Improved EPFO Services and Digital Systems
In addition to interest-related updates, EPFO is expected to introduce service improvements in 2026. The organization is focusing on faster claim settlement and simplified online profile updates. Employees often face difficulties correcting personal details or resolving UAN-related issues, which can delay access to funds. Streamlined digital mechanisms, quicker grievance resolution, and stronger support systems will help members update information, link accounts, and file claims more efficiently.
Impact on Employees and Employers
These changes are aimed at enhancing social security for workers while building trust in the EPF system. Faster crediting of interest and smoother services will benefit all members with active and fully KYC-compliant UANs. Employees should ensure their KYC is complete and personal details are updated to avoid delays and take full advantage of the improvements.

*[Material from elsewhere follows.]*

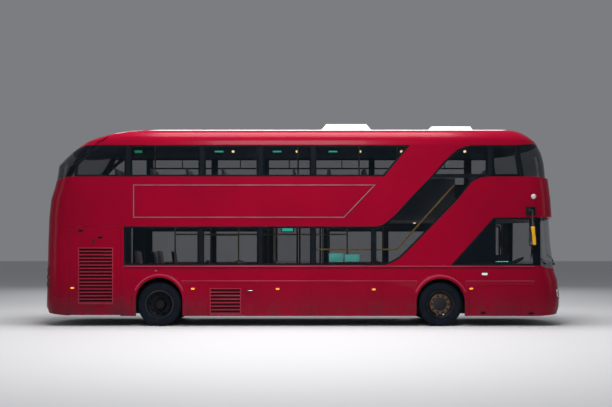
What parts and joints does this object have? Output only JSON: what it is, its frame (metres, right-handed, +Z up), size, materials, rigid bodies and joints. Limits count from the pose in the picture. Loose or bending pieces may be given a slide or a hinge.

Overall, the outlook for EPF account holders in 2026 appears positive. Early interest credit, combined with faster processing and improved digital systems, could strengthen retirement savings and provide greater financial stability for millions of workers and their families.
Disclaimer: This article is for informational and educational purposes only. The information is based on media reports and publicly available sources. Actual interest rates, credit timelines, eligibility, and service improvements are subject to official decisions by the EPFO and the Government of India. Readers should verify details through official EPFO communications before making financial decisions.